Matt Pawa, an attorney representing plaintiffs in the case, said he and his colleagues expected the White House to stay out of the matter. During a meeting with more than 30 administration lawyers at the solicitor general’s office on June 24, it seemed they had “a lot of friends in the room,” he said.

“We feel stabbed in the back,” Pawa said. “This was really a dastardly move by an administration that said it was a friend of the environment. With friends like this, who needs enemies?”

I hear a tiny violin playing a sad tune….

Over at his blog, Roger Pielke Jr. lays out the gist of the Administration’s brief:

The brief itself reads as a more general argument against seeking to implement climate policies — those focused on controlling greenhouse gas emissions — through the courts.

The brief states that the scope of potential harm from greenhouse gas emissions is so broad as to render the issue more appropriate to the legislative and executive branches (pp. 13-14, PDF):

[P]laintiffs proceed without relying on any statutory right or statutory cause of action, and have sued a handful of defendants from among a broad array of entities that emit greenhouse gases. Moreover, the types of harms they seek to redress could potentially be suffered by virtually any landowner, and to an extent, by virtually every citizen, in the United States (and, indeed, in most of the world). Prudential standing principles counsel in favor of leaving resolution of such claims to the representative Branches.

Roger adds:

The brief states bluntly that (pp. 16, 17):

Courts—when no statute is in place to provide guidance—are simply not well-suited to balance the various interests of, and the burdens to be borne by, the many entities, groups, and sectors of the economy that, although not parties to the litigation, would be affected by a grievance that spans the globe. . .

The confluence in this case of several factors—including the myriad potential plaintiffs and defendants, the lack of judicial manageability, and the unusually broad range of underlying policy judgments that would need to be made—demonstrates that plaintiffs’ global warming nuisance claims should be resolved by the representative Branches, not federal courts.

And then Roger wonders aloud:

A question that I have for constitutional scholars: How does the argument in this brief also not undercut US vs. EPA?

Good question, Roger.

I am sure this will soon be directly asked in a more formal arena!

When and if Congress again attempts to take up the issue of trying to regulate climate change, the topic of detectibility will undoubtedly be bandied about by both sides.
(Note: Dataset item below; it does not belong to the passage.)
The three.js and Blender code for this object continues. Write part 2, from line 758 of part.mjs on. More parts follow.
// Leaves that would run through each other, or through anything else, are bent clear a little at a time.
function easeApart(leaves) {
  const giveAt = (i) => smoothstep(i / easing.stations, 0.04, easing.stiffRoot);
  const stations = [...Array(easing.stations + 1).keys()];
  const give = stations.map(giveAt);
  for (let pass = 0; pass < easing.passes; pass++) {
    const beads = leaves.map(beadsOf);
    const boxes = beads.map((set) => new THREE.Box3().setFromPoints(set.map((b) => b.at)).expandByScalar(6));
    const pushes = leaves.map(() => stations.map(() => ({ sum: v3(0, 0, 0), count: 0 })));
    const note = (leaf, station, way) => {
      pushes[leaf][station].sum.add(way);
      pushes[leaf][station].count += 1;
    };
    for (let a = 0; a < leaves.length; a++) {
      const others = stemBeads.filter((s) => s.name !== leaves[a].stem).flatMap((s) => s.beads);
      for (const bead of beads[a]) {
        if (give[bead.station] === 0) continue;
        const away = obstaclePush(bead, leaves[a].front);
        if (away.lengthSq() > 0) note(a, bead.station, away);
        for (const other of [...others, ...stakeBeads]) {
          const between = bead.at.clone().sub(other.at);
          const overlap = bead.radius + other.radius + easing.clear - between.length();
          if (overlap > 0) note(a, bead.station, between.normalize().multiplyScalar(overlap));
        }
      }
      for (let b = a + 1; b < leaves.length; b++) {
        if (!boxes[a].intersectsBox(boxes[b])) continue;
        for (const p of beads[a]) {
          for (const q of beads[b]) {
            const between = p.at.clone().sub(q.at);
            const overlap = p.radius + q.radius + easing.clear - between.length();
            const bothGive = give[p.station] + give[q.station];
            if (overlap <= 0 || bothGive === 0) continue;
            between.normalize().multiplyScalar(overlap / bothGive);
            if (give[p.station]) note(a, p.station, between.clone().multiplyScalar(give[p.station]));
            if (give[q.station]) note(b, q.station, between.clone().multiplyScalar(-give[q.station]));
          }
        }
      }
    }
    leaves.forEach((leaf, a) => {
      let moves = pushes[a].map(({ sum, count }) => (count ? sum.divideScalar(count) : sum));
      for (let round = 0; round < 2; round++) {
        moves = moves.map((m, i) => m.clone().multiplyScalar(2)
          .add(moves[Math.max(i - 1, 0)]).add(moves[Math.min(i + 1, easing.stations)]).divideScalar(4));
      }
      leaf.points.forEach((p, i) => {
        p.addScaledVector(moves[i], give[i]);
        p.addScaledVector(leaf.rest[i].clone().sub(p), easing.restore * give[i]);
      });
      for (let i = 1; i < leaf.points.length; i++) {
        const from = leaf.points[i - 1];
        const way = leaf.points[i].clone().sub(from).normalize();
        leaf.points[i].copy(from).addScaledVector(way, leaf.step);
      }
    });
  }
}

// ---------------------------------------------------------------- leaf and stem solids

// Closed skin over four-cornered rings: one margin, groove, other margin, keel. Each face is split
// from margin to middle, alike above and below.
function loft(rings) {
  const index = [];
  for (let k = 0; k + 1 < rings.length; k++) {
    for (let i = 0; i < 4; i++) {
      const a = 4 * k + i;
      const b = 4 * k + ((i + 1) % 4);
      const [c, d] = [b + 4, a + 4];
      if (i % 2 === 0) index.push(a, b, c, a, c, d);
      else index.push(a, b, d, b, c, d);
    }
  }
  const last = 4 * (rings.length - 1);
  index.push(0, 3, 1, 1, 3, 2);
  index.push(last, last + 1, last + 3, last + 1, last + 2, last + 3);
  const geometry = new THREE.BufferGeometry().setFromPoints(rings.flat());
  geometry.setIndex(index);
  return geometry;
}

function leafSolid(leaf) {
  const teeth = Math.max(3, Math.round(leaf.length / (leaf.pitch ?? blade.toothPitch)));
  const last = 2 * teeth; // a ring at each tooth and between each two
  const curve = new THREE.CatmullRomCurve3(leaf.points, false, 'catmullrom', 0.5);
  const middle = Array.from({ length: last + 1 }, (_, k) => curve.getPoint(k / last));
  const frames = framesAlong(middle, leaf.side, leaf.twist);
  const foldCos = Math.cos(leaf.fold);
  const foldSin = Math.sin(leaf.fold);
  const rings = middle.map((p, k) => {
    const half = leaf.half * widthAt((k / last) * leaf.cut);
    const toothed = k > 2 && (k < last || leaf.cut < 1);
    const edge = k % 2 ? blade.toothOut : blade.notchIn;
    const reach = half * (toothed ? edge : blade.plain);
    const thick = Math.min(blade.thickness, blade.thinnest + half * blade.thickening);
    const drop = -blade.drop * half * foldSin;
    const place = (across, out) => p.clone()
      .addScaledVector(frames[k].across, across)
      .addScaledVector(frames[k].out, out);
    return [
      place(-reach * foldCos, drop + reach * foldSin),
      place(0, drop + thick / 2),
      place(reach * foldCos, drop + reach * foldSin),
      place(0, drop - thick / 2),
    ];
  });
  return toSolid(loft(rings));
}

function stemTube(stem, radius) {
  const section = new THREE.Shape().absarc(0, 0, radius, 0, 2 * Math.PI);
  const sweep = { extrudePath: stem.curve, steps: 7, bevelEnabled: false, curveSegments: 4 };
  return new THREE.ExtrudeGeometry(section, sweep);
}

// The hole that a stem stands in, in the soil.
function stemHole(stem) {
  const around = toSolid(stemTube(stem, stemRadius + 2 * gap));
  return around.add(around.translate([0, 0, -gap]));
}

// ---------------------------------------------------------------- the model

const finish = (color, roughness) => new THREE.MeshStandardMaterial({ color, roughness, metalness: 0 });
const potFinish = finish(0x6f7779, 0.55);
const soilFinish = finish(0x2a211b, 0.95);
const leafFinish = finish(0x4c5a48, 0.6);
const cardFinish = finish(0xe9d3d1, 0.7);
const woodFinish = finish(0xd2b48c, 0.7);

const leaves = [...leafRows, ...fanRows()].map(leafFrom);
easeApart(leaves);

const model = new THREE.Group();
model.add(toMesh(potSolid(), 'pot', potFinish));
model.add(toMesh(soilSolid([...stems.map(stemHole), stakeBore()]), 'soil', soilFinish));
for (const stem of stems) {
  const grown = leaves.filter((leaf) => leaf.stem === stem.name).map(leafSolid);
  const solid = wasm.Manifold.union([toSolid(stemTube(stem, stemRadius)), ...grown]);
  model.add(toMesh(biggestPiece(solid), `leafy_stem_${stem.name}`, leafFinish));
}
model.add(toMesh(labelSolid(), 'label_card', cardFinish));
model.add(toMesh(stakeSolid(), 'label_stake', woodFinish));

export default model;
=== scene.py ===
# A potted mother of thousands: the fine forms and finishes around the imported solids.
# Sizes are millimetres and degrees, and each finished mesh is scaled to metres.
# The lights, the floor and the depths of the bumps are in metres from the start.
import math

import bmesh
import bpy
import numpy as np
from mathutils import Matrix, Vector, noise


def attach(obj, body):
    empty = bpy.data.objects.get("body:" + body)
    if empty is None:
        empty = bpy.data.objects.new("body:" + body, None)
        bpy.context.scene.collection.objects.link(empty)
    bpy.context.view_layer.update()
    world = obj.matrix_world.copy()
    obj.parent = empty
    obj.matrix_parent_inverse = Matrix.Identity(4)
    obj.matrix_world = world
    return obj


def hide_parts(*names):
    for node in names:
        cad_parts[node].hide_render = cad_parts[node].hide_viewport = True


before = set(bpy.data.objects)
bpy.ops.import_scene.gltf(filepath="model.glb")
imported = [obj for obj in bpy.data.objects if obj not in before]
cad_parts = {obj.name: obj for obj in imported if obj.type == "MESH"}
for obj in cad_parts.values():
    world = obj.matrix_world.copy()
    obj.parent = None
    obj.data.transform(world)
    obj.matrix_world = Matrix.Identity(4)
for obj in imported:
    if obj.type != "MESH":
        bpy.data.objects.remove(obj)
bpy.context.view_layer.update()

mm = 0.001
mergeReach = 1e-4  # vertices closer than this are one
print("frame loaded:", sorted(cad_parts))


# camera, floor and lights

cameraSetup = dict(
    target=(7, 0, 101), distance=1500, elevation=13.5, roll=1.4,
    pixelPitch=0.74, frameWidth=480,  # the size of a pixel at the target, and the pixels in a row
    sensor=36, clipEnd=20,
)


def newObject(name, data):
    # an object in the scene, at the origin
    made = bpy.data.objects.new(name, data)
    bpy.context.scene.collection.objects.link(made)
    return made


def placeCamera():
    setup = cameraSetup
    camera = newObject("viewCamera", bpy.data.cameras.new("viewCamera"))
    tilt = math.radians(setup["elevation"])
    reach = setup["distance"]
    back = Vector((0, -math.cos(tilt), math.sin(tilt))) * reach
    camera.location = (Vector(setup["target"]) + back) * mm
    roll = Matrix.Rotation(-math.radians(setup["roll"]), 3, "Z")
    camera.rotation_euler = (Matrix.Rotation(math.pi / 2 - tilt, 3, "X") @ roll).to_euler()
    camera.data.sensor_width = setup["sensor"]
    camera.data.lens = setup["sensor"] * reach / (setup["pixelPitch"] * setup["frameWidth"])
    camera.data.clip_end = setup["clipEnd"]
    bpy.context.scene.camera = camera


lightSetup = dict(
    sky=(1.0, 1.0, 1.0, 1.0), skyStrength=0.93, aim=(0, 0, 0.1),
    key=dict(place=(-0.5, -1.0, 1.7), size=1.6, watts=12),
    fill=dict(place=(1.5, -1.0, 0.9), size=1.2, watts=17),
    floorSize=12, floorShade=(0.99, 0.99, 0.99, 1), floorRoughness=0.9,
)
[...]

However, the bigger, and more relevant issue, should be an examination of whether or not the proposed legislation will have a detectable impact on the human impact on the climate. As we are still struggling with indentifying, much less quantifying, the latter, the former is certainly beyond our grasp for the foreseeable future. As such, a harder look an the non-climate impacts (be they good or bad) should be the primary driver of any legislation.
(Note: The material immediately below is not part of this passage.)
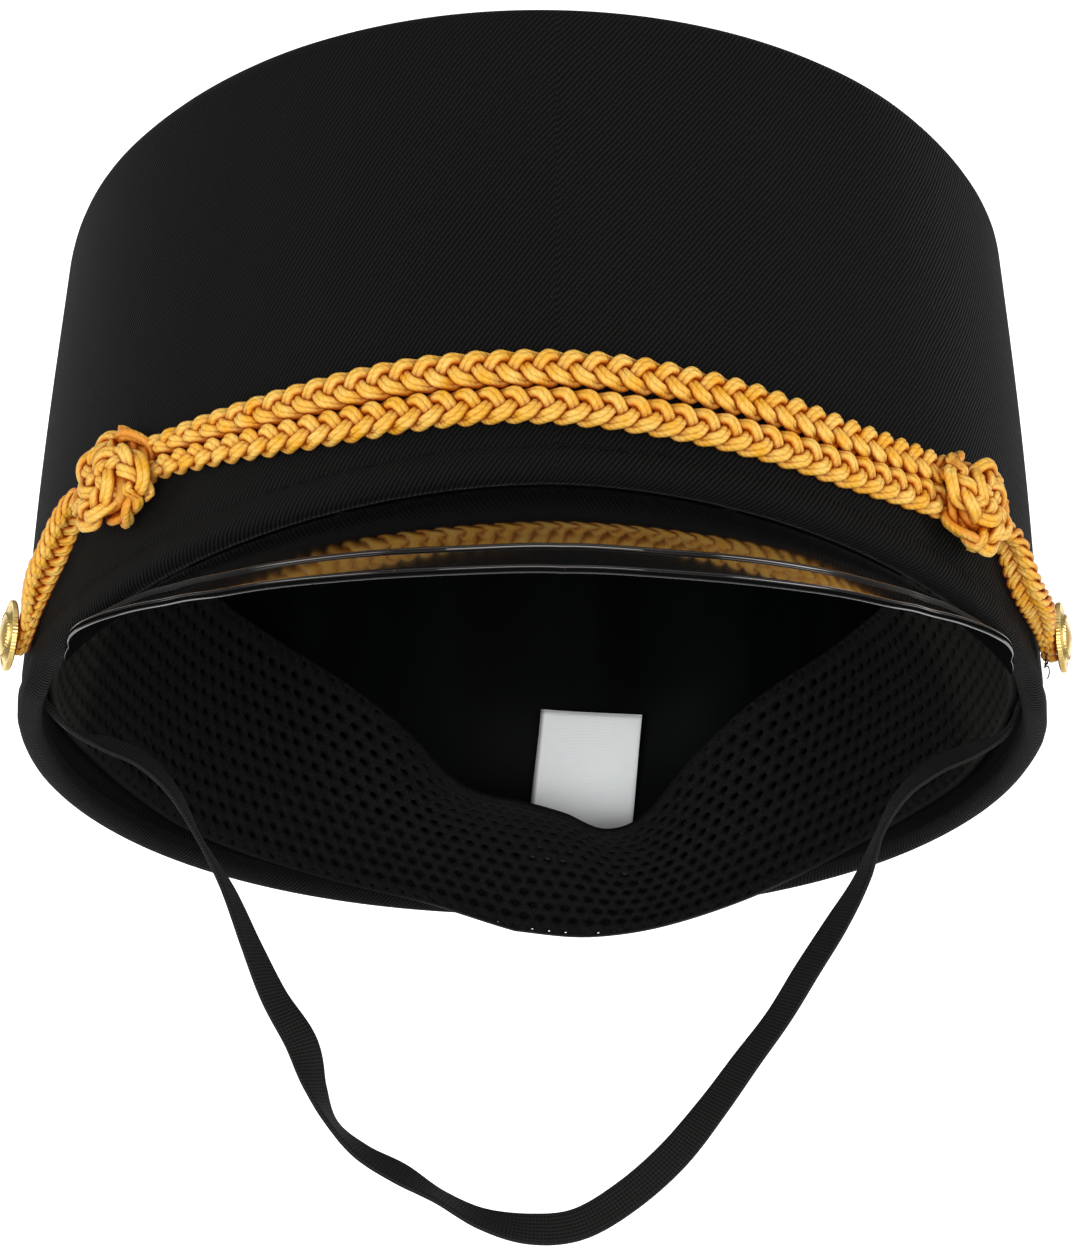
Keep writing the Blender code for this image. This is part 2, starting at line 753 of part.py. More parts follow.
def make_strap(material):
    fine = [strap_spot(k / 600) for k in range(601)]
    length = sum((b[0] - a[0]).length for a, b in zip(fine, fine[1:]))
    count = round(length / STRAP_STEP)
    rings = []
    travelled = 0.0
    for k, (centre, turn) in enumerate(fine):
        if travelled >= length * len(rings) / count or k == len(fine) - 1:
            along = (fine[min(k + 1, 600)][0] - fine[max(k - 1, 0)][0]).normalized()
            front = Vector((0.0, -1.0, 0.0))
            flat = along.cross(front)
            wide = flat * math.cos(turn) + front * math.sin(turn)
            thin = along.cross(wide)
            half = wide * (STRAP_WIDTH / 2.0)
            face = thin * (STRAP_THICKNESS / 2.0)
            rings.append([
                centre - half + face,
                centre + half + face,
                centre + half - face,
                centre - half - face,
            ])
        if k < len(fine) - 1:
            travelled += (fine[k + 1][0] - centre).length
    loft("chin_strap", rings, material)


def build_cap():
    clear_scene()
    twill = make_material("black_twill", (0.009, 0.009, 0.010), 0.80)
    cloth = make_material("dark_lining_cloth", (0.006, 0.008, 0.007), 0.70)
    net = make_material("black_net", (0.010, 0.010, 0.011), 0.85)
    satin = make_material("white_satin", (0.80, 0.80, 0.80), 0.45)
    patent = make_material("black_patent", (0.004, 0.004, 0.005), 0.10)
    gold_yarn = make_material("gold_yarn", (0.83, 0.40, 0.045), 0.55)
    gold_metal = make_material("gold_metal", (0.85, 0.60, 0.18), 0.28, 1.0)
    elastic = make_material("black_elastic", (0.010, 0.010, 0.010), 0.75)
    make_crown_side(twill)
    make_crown_top(twill)
    make_lining(cloth)
    make_sweatband(net)
    make_label(satin)
    make_peak(patent)
    make_long_braid("braid_upper", 0, gold_yarn)
    make_long_braid("braid_lower", 1, gold_yarn)
    for word, side in (("left", 1.0), ("right", -1.0)):
        make_knot("knot_" + word, side, gold_yarn)
        make_braid_end("braid_end_" + word, side, gold_yarn)
        make_button("button_" + word, side, gold_metal)
    make_strap(elastic)


build_cap()
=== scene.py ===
"""The look of a tall black twill cap with gold braid, seen from below and in front.

Every piece is made in metres in the solid model's frame: +Z is up, the front of
the cap faces -Y and the origin is the centre of the head opening. Angles run
round the opening from the front centre, positive towards the wearer's left.
"""
import math
import random

import bmesh
import bpy
import numpy as np
from mathutils import Matrix


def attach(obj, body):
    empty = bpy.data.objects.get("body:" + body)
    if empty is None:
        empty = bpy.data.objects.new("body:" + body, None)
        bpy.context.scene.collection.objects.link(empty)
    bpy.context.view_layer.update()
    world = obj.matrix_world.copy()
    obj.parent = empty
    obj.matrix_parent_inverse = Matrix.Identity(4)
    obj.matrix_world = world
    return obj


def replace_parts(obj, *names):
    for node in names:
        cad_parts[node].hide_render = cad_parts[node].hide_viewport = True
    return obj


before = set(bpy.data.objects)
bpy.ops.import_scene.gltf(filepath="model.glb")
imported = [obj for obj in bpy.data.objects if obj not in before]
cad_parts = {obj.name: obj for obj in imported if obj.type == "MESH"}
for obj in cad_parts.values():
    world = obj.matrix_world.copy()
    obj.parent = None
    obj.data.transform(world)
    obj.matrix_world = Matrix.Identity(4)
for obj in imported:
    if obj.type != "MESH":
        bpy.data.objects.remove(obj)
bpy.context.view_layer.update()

FULL_TURN = 2.0 * np.pi
UP = np.array((0.0, 0.0, 1.0))

# Camera, matched to the photograph
CAMERA_PLACE = (-0.02499, -0.70554, -0.25315)
CAMERA_YAW = 0.0362
CAMERA_PITCH = 0.3730
CAMERA_ROLL = 0.0013
CAMERA_LENS = 119.73
CAMERA_SENSOR = 36.0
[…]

This is basically the same conclusion that I always reach when examining greenhouse gas limiting legislation—the debate needs to center around things other than climate and whether or not we can be blamed for it.

2 Comments


  1. Ed Reid  

    Just for giggles, let’s continue a little further down the path of “climate change is a public nuisance” combined with “your CO2 emissions contribute to climate change”. Coal-fueled electric generators are the obvious first choice, followed by natural gas-fueled electric generators, followed by motor vehicle operators, followed by industries, commercial establishments and individuals who use natural gas, propane or kerosene for process heating, space heating, domestic water heating, cooking, laundry drying, etc. Once all of the direct fossil fuel uses have been dealt with, we move on to the production of yeast-raised breads, etc. Following that, we move on to sources of methane emissions, including the raising of meat animals, the treatment of sewage and the disposal of solid wastes in landfills. Once we have dealt with all of these sources, we can begin actively reducing the sources of the CO2 in human exhalation. The US would now have approached zero anthropogenic GHG emissions. By that point, the rest of the population of the still warming globe would certainly be giggling at our expense.
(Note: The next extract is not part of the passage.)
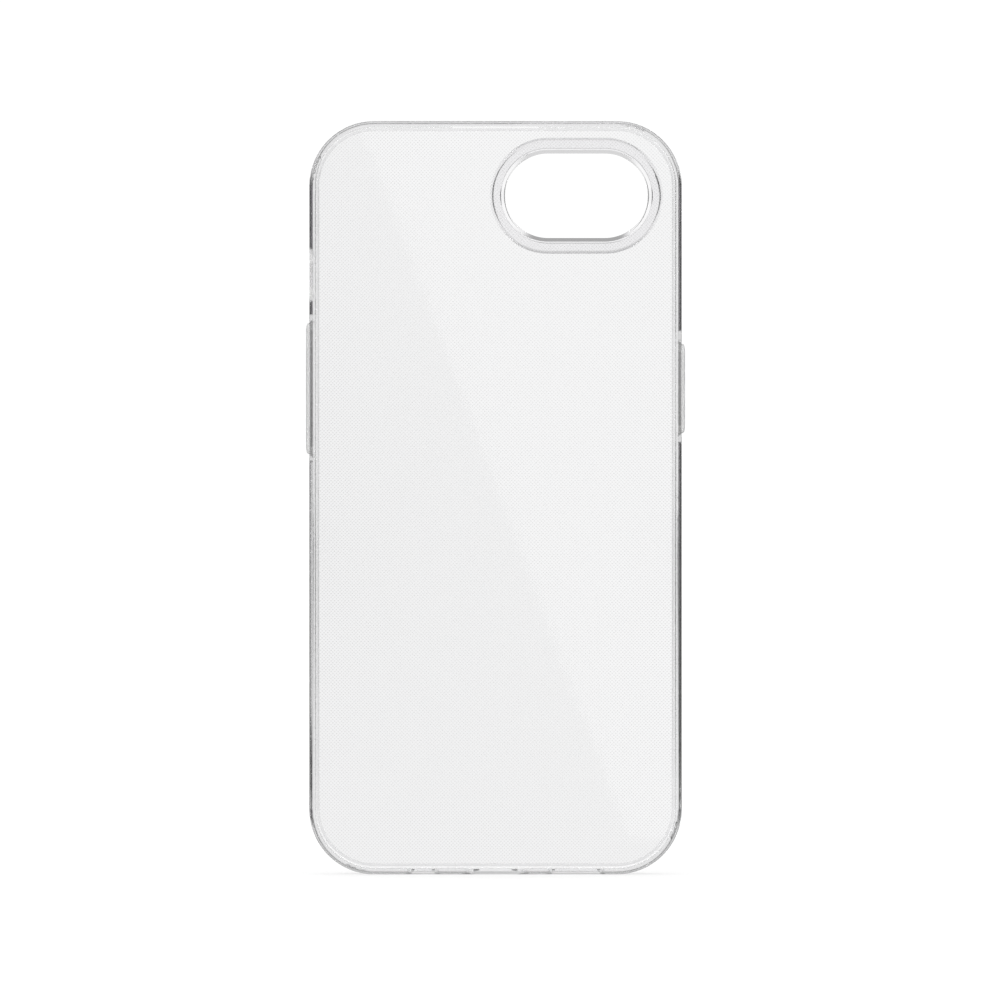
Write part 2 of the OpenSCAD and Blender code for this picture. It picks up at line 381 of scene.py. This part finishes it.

    Of course, the members of the US plaintiffs’ bar would find themselves massively enriched as the result of all of the lawsuits; and, the defendants (all of us) would find ourselves relatively impoverished. However, we would have rid ourselves of the portion of the nuisance of climate change resulting from our own actions. The benefits, relative to the hypothetical global “business as usual” case, would be calculable and might even be measurable. What a (pyrrhic) victory that would be!

    Reply

  2. Paddy  

    All of the focus on AGW produced a dangerous situation. It appears that much of the Northern Hemisphere will suffer and extreme winter. However, no one in the Federal, state and local governments are preparing for it.

    Extreme winter cold is a greater killer that the other extreme. Will the road and rail systems remain operable when snow accumulates? How will people, especially the poor and unemployed, get fuel and electricity to heat their homes and cook their food? Has enough petroleum distillates been refined? how many cities will become paralyzed like the Capital was last winter because of inadequate snow removal equipment and salt stockpiles.

    We we have to endure Obama making speeches falsely claiming that the situation is manageable and under control when the snow around the White House is arm-pit deep and ingress/egress is limited to helicopters?

    I foresee disastrous times because governments at all levels are busy promoting useless measures to limit greenhouse gas emissions, and promoting their agenda of cap and trade and taxing and/or regulating carbon emissions.

    What better way is there to prevent Congress from going wild during its lame duck session than to change the subject to what is being done to protect the public from the ravages of the coming extreme winter by the Federal, state and local governments.